- EXERCISE AIM:
The listing below holds a line with "for piece, shape" and a later line with "obj.matrix_parent_inverse = Matrix.Identity(4)". Write out those two lines and every line between them, exactly, and nothing else.

- RECORDED DATA:

● ● ● ● ●

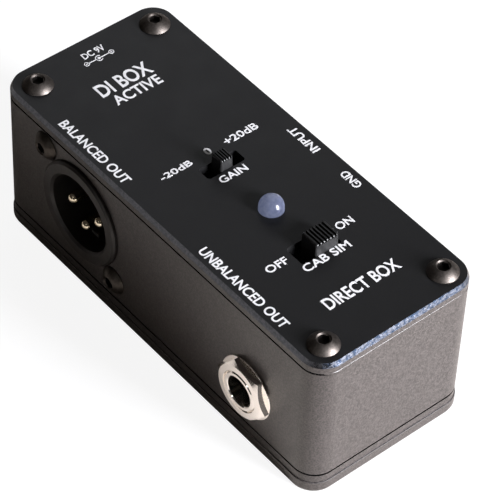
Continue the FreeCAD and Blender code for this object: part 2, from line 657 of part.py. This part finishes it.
def build():
    nodes = {
        "bottom_cover": bottom_cover(),
        "body_shell": body_shell(),
        "top_plate": top_plate(),
        "top_plate_screws": top_plate_screws(),
        "bottom_cover_screws": bottom_cover_screws(),
        "xlr_housing": xlr_housing(),
        "xlr_insert": xlr_insert(),
        "xlr_screws": xlr_screws(),
        "xlr_circuit_board": xlr_circuit_board(),
        "xlr_board_header": board_header(),
        "dc_jack_body": dc_jack_body(),
        "dc_jack_pin": dc_jack_pin(),
        "dc_jack_spring": dc_jack_spring(),
        "gain_switch_frame": switch_frame(GAIN_Y, GAIN_SLOT),
        "gain_switch_base": switch_base(GAIN_Y, GAIN_SLOT),
        "gain_switch_knob": switch_knob(0, GAIN_Y, GAIN_SLOT, GAIN_KNOB, GAIN_KNOB_H, GAIN_GROOVES),
        "cab_sim_switch_frame": switch_frame(CAB_Y, CAB_SLOT),
        "cab_sim_switch_base": switch_base(CAB_Y, CAB_SLOT),
        "cab_sim_switch_knob": switch_knob(CAB_KNOB_X, CAB_Y, CAB_SLOT, CAB_KNOB, CAB_KNOB_H, CAB_GROOVES),
        "ground_lift_button": ground_lift_button(),
        "ground_lift_switch_body": ground_lift_switch_body(),
        "status_led_lens": status_led_lens(),
        "status_led_leads": status_led_leads(),
        "main_circuit_board": main_circuit_board(),
        "preamp_chip": chip(8.5, -11, 5.0, 4.0),
        "cab_filter_chip": chip(-8.5, -11, 5.0, 4.0),
        "line_driver_chip": chip(9.5, 22, 5.0, 4.0),
        "chip_resistors": resistor_row(),
        "supply_capacitor": capacitor(11, 30, 4.0, 9.0),
        "output_capacitor_left": capacitor(11, -33, 3.15, 7.0),
        "output_capacitor_right": capacitor(11, -24.5, 3.15, 7.0),
    }
    for name, (y, z) in xlr_pin_places().items():
        nodes[name] = xlr_pin(y, z)
    for prefix, side, y in (("output_jack", -1, OUT_JACK_Y), ("input_jack", 1, IN_JACK_Y)):
        pieces = {
            "bushing": jack_bushing(),
            "washer": jack_washer(),
            "nut": jack_nut(),
            "body": jack_body(),
            "tip_spring": contact_spring(tip_slot()),
            "sleeve_spring": contact_spring(sleeve_slot()),
        }
        for piece, shape in pieces.items():
            nodes[prefix + "_" + piece] = on_side(shape, side, y, JACK_Z)
    return nodes


os.makedirs("parts", exist_ok=True)
for node_name, node_shape in build().items():
    if not node_shape.isValid():
        raise ValueError(node_name + " is not a valid shape")
    node_shape.exportStep("parts/" + node_name + ".step")
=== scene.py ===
import json
import math

import bmesh
import bpy
from mathutils import Matrix, Vector


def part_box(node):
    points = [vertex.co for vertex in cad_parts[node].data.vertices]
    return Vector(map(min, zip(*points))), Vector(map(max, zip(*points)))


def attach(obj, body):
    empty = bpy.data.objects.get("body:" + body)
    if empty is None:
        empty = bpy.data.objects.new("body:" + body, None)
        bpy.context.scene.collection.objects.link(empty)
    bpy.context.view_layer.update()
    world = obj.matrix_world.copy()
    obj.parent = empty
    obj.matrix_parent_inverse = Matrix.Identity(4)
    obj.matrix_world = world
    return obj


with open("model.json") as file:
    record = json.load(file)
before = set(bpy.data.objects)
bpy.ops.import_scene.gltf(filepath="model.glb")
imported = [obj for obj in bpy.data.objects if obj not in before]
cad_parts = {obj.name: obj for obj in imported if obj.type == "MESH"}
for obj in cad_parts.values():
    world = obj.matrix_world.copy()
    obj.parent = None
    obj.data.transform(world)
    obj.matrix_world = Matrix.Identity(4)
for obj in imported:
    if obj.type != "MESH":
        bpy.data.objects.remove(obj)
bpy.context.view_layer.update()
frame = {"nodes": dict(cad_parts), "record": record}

# Metres, +Z up. +Y is the power inlet's end and -X the side with the outputs.
MM = 0.001

# ---- places read from the frame ------------------------------------------------------------
TOP_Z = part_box("top_plate")[1][2]
PLATE_SEAM_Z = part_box("top_plate")[0][2]
COVER_SEAM_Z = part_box("bottom_cover")[1][2]
SHELL_LOW_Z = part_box("body_shell")[0][2]
HALF_W, HALF_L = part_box("body_shell")[1][:2]

# ---- sizes of the part's details that the finishes follow -----------------------------------
CORNER_R = 4.8 * MM
HEAD_R = 3.15 * MM
HEAD_H = 1.55 * MM
SOCKET_R = 1.25 * MM
SOCKET_FLOOR = 0.1 * MM
SOCKET_RIM = 0.26 * MM
KEY_SETBACK = 4.3 * MM
SEAM_STEP = 0.46 * MM
SEAM_WALL = 0.3 * MM
LIP_FLOOR_Z = 2.0 * MM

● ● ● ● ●

- CORRECT RESULT:
        for piece, shape in pieces.items():
            nodes[prefix + "_" + piece] = on_side(shape, side, y, JACK_Z)
    return nodes


os.makedirs("parts", exist_ok=True)
for node_name, node_shape in build().items():
    if not node_shape.isValid():
        raise ValueError(node_name + " is not a valid shape")
    node_shape.exportStep("parts/" + node_name + ".step")
=== scene.py ===
import json
import math

import bmesh
import bpy
from mathutils import Matrix, Vector


def part_box(node):
    points = [vertex.co for vertex in cad_parts[node].data.vertices]
    return Vector(map(min, zip(*points))), Vector(map(max, zip(*points)))


def attach(obj, body):
    empty = bpy.data.objects.get("body:" + body)
    if empty is None:
        empty = bpy.data.objects.new("body:" + body, None)
        bpy.context.scene.collection.objects.link(empty)
    bpy.context.view_layer.update()
    world = obj.matrix_world.copy()
    obj.parent = empty
    obj.matrix_parent_inverse = Matrix.Identity(4)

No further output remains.